• _What to produce_
Check each line for the string "object", then give only how many lines have it.

○ ○ ○

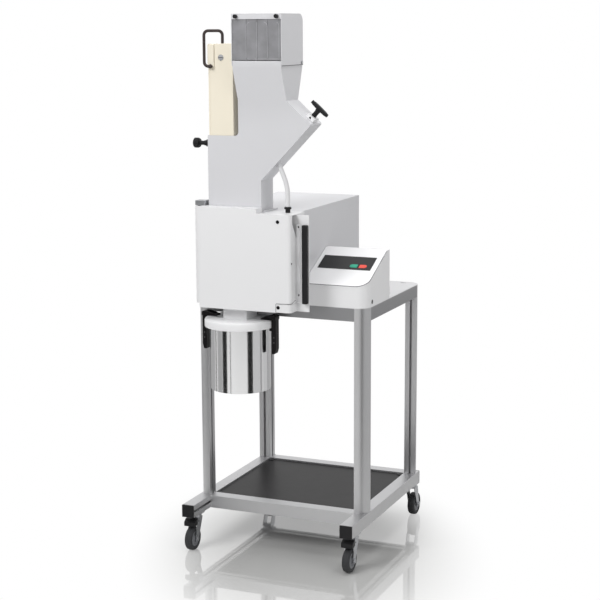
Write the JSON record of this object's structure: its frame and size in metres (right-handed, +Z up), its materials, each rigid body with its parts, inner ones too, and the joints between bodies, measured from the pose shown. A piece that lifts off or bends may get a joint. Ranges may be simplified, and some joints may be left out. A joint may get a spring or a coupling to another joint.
{
  "type": "laboratory cutting mill",
  "caption": "Floor-standing cutting mill on a castor frame, with hinged chamber door, folded hopper, plunger, hood, motor cover, control box and receiver can.",
  "frame": {"origin": "middle of the footprint on the floor", "axes": "+Z up, +Y to the back, +X to the right for someone in front of the door"},
  "size_m": [0.574, 0.7074, 1.675],
  "materials": {
    "anodised_aluminium": "satin anodised",
    "white_paint": "satin powder coat, pale grey-white",
    "table_paint": "satin powder coat, light grey",
    "tool_steel": "machined steel",
    "can_steel": "brushed stainless steel",
    "zinc_steel": "zinc plated steel",
    "motor_metal": "cast motor body, painted",
    "cream_paint": "cream coat on folded sheet, satin",
    "dark_rod": "dark brown coat on a steel rod",
    "black_plastic": "black, satin",
    "black_metal": "black coat on steel",
    "dark_board": "near-black board, slightly glossy",
    "wheel_tyre": "dark grey rubber",
    "seal_rubber": "black rubber",
    "curtain_plastic": null,
    "conduit_plastic": "light grey sleeve",
    "panel_foil": "glossy black key panel",
    "green_key": "green key",
    "red_key": "red key"
  },
  "bodies": {
    "stand": {"legs": "anodised_aluminium", "base_rails": "anodised_aluminium", "table_rails": "anodised_aluminium", "rail_end_caps": "black_plastic", "table_top": "table_paint", "bottom_shelf": "dark_board", "shelf_brackets": "zinc_steel", "castor_mounts": "zinc_steel", "chamber_housing": "white_paint", "cutting_bars": "tool_steel", "bottom_sieve": "tool_steel", "sieve_carrier": "tool_steel", "outlet_neck": "white_paint", "door_seal": "seal_rubber", "door_hinge": "zinc_steel", "motor_cover": "white_paint", "drive_motor": "motor_metal", "shaft_bearings": "tool_steel", "hopper_body": "white_paint", "hood_pin": "zinc_steel", "index_sleeve": "black_plastic", "pusher_guide": "white_paint", "conduit": "conduit_plastic", "conduit_gland": "black_plastic", "control_housing": "white_paint", "key_panel": "panel_foil", "receiver_lid": "white_paint", "lid_gasket": "seal_rubber", "clamp_brackets": "black_metal"},
    "door": {"door_shell": "white_paint", "door_back_plate": "white_paint", "door_handle_frame": "white_paint", "handle_grip": "black_plastic", "door_screws": "black_metal"},
    "hood": {"hood": "white_paint", "curtain_knobs": "black_plastic"},
    "curtain": {"curtain_strips": "curtain_plastic"},
    "plunger": {"plunger_body": "cream_paint", "plunger_handle": "dark_rod"},
    "index_knob": {"index_knob": "black_plastic"},
    "pusher": {"pusher_handle": "black_plastic"},
    "start_key": {"start_key": "green_key"},
    "stop_key": {"stop_key": "red_key"},
    "can": {"receiver_can": "can_steel"},
    "lever_left": {"clamp_lever_left": "black_metal"},
    "lever_right": {"clamp_lever_right": "black_metal"},
    "rotor": {"rotor_shaft": "tool_steel", "cutting_rotor": "tool_steel", "rotor_knives": "tool_steel", "rotor_nut": "tool_steel"},
    "swivel_front_left": {"fork_front_left": "zinc_steel"},
    "roller_front_left": {"wheel_front_left": "wheel_tyre"},
    "pedal_left": {"brake_pedal_left": "black_plastic"},
    "swivel_front_right": {"fork_front_right": "zinc_steel"},
    "roller_front_right": {"wheel_front_right": "wheel_tyre"},
    "pedal_right": {"brake_pedal_right": "black_plastic"},
    "swivel_rear_left": {"fork_rear_left": "zinc_steel"},
    "roller_rear_left": {"wheel_rear_left": "wheel_tyre"},
    "swivel_rear_right": {"fork_rear_right": "zinc_steel"},
    "roller_rear_right": {"wheel_rear_right": "wheel_tyre"}
  },
  "joints": [
    {"name": "door_swing", "type": "hinge", "parent": "stand", "child": "door", "pos_m": [-0.224, -0.27375, 0.95], "axis": [0, 0, -1], "range_deg": [0, 110]},
    {"name": "hood_tilt", "type": "hinge", "parent": "stand", "child": "hood", "pos_m": [-0.0195, -0.15975, 1.53125], "axis": [-1, 0, 0], "range_deg": [0, 95]},
    {"name": "curtain_swing", "type": "hinge", "parent": "hood", "child": "curtain", "pos_m": [-0.0195, -0.30575, 1.664], "axis": [1, 0, 0], "range_deg": [0, 60]},
    {"name": "plunger_slide", "type": "slide", "parent": "stand", "child": "plunger", "axis": [0, 0, -1], "range_m": [0, 0.185]},
    {"name": "index_pull", "type": "slide", "parent": "stand", "child": "index_knob", "axis": [-1, 0, 0], "range_m": [0, 0.008], "stiffness_N_per_m": 400},
    {"name": "pusher_pull", "type": "slide", "parent": "stand", "child": "pusher", "axis": [0.6674, 0, 0.7447], "range_m": [0, 0.1]},
    {"name": "rotor_spin", "type": "hinge", "parent": "stand", "child": "rotor", "pos_m": [-0.113, -0.2, 0.905], "axis": [0, 1, 0], "continuous": true},
    {"name": "start_press", "type": "slide", "parent": "stand", "child": "start_key", "axis": [0, 0.4294, -0.9031], "range_m": [0, 0.001], "stiffness_N_per_m": 1500},
    {"name": "stop_press", "type": "slide", "parent": "stand", "child": "stop_key", "axis": [0, 0.4294, -0.9031], "range_m": [0, 0.001], "stiffness_N_per_m": 1500},
    {"name": "can_lower", "type": "slide", "parent": "stand", "child": "can", "axis": [0, 0, -1], "range_m": [0, 0.21]},
    {"name": "lever_left_swing", "type": "hinge", "parent": "stand", "child": "lever_left", "pos_m": [-0.231, -0.24375, 0.763], "axis": [0, 1, 0], "range_deg": [0, 90]},
    {"name": "lever_right_swing", "type": "hinge", "parent": "stand", "child": "lever_right", "pos_m": [0.005, -0.24375, 0.763], "axis": [0, -1, 0], "range_deg": [0, 90]},
    {"name": "swivel_front_left_turn", "type": "hinge", "parent": "stand", "child": "swivel_front_left", "pos_m": [-0.267, -0.26575, 0.1], "axis": [0, 0, 1], "continuous": true},
    {"name": "roller_front_left_turn", "type": "hinge", "parent": "swivel_front_left", "child": "roller_front_left", "pos_m": [-0.267, -0.29075, 0.0375], "axis": [1, 0, 0], "continuous": true},
    {"name": "pedal_left_press", "type": "hinge", "parent": "swivel_front_left", "child": "pedal_left", "pos_m": [-0.267, -0.27775, 0.092], "axis": [1, 0, 0], "range_deg": [0, 14]},
    {"name": "swivel_front_right_turn", "type": "hinge", "parent": "stand", "child": "swivel_front_right", "pos_m": [0.267, -0.26575, 0.1], "axis": [0, 0, 1], "continuous": true},
    {"name": "roller_front_right_turn", "type": "hinge", "parent": "swivel_front_right", "child": "roller_front_right", "pos_m": [0.267, -0.29075, 0.0375], "axis": [1, 0, 0], "continuous": true},
    {"name": "pedal_right_press", "type": "hinge", "parent": "swivel_front_right", "child": "pedal_right", "pos_m": [0.267, -0.27775, 0.092], "axis": [1, 0, 0], "range_deg": [0, 14]},
    {"name": "swivel_rear_left_turn", "type": "hinge", "parent": "stand", "child": "swivel_rear_left", "pos_m": [-0.267, 0.29125, 0.1], "axis": [0, 0, 1], "continuous": true},
    {"name": "roller_rear_left_turn", "type": "hinge", "parent": "swivel_rear_left", "child": "roller_rear_left", "pos_m": [-0.267, 0.31625, 0.0375], "axis": [1, 0, 0], "continuous": true},
    {"name": "swivel_rear_right_turn", "type": "hinge", "parent": "stand", "child": "swivel_rear_right", "pos_m": [0.267, 0.29125, 0.1], "axis": [0, 0, 1], "continuous": true},
    {"name": "roller_rear_right_turn", "type": "hinge", "parent": "swivel_rear_right", "child": "roller_rear_right", "pos_m": [0.267, 0.31625, 0.0375], "axis": [1, 0, 0], "continuous": true}
  ]
}
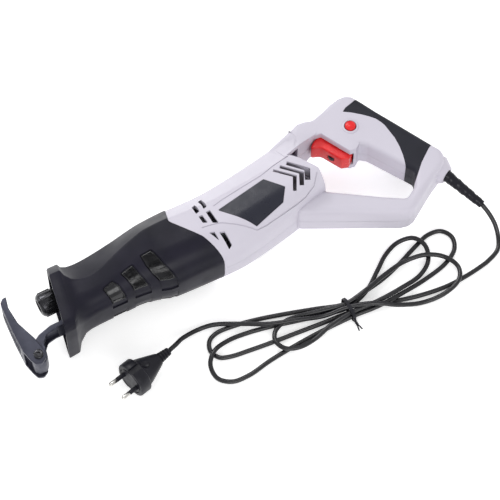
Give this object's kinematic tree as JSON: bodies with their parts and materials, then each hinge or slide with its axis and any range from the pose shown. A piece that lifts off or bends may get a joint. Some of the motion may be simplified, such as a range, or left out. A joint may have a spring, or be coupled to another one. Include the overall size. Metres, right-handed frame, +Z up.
{
  "type": "reciprocating saw",
  "caption": "Corded reciprocating saw with a D-shaped handle, rubber nose boot, pivoting shoe, keyless blade holder, and a tied mains lead with its plug.",
  "frame": {"origin": "middle of the bounding box of the saw without its lead, on the surface that it lies on", "axes": "+X back along the plunger towards the handle, +Y to the top of the handle, +Z up, out of the left side"},
  "size_m": [0.4933, 0.228, 0.08],
  "materials": {
    "housing": "satin moulded light grey, fine grain",
    "boot_rubber": "moulded black rubber",
    "grip_rubber": "fine grained black rubber",
    "red_plastic": "glossy saturated red",
    "plate": "smooth blue-black",
    "black_plastic": "fine moulded black",
    "shoe_metal": "gunmetal grey, semi gloss",
    "black_metal": "glossy black oxide",
    "steel": "ground bright steel",
    "laminated_iron": "varnished sheet stack",
    "cast_alloy": "die cast, lightly blasted",
    "copper_wire": "copper colour, enamelled",
    "brass": "plain turned",
    "carbon": "pressed carbon",
    "cord_sheath": "smooth black sheath",
    "plug_body": "moulded black, semi gloss",
    "nickel": "nickel plated",
    "capacitor_case": "moulded grey"
  },
  "bodies": {
    "saw_body": {"housing_left": "housing", "housing_right": "housing", "grip_pad_left": "grip_rubber", "grip_pad_right": "grip_rubber", "badge_plate_left": "plate", "badge_plate_right": "plate", "nose_boot": "boot_rubber", "switch_module": "black_plastic", "capacitor": "capacitor_case", "gear_case": "cast_alloy", "gear_cover": "cast_alloy", "front_bushing": "brass", "plunger_seal": "grip_rubber", "gear_bearing": "steel", "bearing_front": "steel", "bearing_rear": "steel", "stator_core": "laminated_iron", "field_coil_upper": "copper_wire", "field_coil_lower": "copper_wire", "brush_holder_left": "brass", "brush_left": "carbon", "brush_holder_right": "brass", "brush_right": "carbon", "strain_relief": "plug_body", "power_cord": "cord_sheath", "cord_hank": "cord_sheath", "cord_tail": "cord_sheath", "cord_tie": "black_plastic", "plug": "plug_body", "plug_pin_1": "nickel", "plug_pin_2": "nickel", "housing_screw_1": "steel", "housing_screw_2": "steel", "housing_screw_3": "steel", "housing_screw_4": "steel", "housing_screw_5": "steel", "housing_screw_6": "steel", "housing_screw_7": "steel", "housing_screw_8": "steel", "housing_screw_9": "steel", "housing_screw_10": "steel"},
    "plunger": {"plunger": "steel", "chuck_body": "black_metal"},
    "collar": {"release_collar": "black_metal"},
    "shoe_arm": {"shoe_arm": "shoe_metal", "shoe_pin": "black_metal"},
    "shoe": {"shoe": "shoe_metal"},
    "trigger": {"trigger": "red_plastic"},
    "speed_dial": {"speed_dial": "black_plastic"},
    "lock_button": {"lock_button": "red_plastic"},
    "crank_gear": {"crank_gear": "steel", "gear_shaft": "steel", "crank_pin": "steel", "crank_roller": "steel"},
    "armature": {"armature_shaft": "steel", "armature_core": "laminated_iron", "commutator": "copper_wire", "fan": "black_plastic"}
  },
  "joints": [
    {"name": "plunger_stroke", "type": "slide", "parent": "saw_body", "child": "plunger", "axis": [1, 0, 0], "range_m": [-0.01, 0.01]},
    {"name": "collar_twist", "type": "hinge", "parent": "plunger", "child": "collar", "pos_m": [-0.19274, 0.0143, 0.04], "axis": [1, 0, 0], "range_deg": [0, 60], "stiffness_Nm_per_rad": 0.12},
    {"name": "armature_spin", "type": "hinge", "parent": "saw_body", "child": "armature", "pos_m": [0.02726, 0.0037, 0.04], "axis": [1, 0, 0], "continuous": true},
    {"name": "crank_gear_spin", "type": "hinge", "parent": "saw_body", "child": "crank_gear", "pos_m": [-0.04274, 0.0143, 0.04], "axis": [0, 1, 0], "continuous": true},
    {"name": "trigger_pull", "type": "slide", "parent": "saw_body", "child": "trigger", "axis": [0.8996, 0.4368, 0], "range_m": [0, 0.006], "stiffness_N_per_m": 900},
    {"name": "speed_dial_turn", "type": "hinge", "parent": "trigger", "child": "speed_dial", "pos_m": [0.13745, 0.0259, 0.04], "axis": [0, 0, 1], "range_deg": [-135, 135]},
    {"name": "lock_press", "type": "slide", "parent": "saw_body", "child": "lock_button", "axis": [0, 0, -1], "range_m": [0, 0.003], "stiffness_N_per_m": 600},
    {"name": "shoe_extend", "type": "slide", "parent": "saw_body", "child": "shoe_arm", "axis": [-1, 0, 0], "range_m": [0, 0.022]},
    {"name": "shoe_pivot", "type": "hinge", "parent": "shoe_arm", "child": "shoe", "pos_m": [-0.22675, -0.0401, 0.04], "axis": [0, 0, 1], "range_deg": [-12, 30]}
  ],
  "couplings": [
    {"joint": "crank_gear_spin", "follows": "armature_spin", "ratio": 0.2}
  ]
}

○ ○ ○

• _Correct result_
2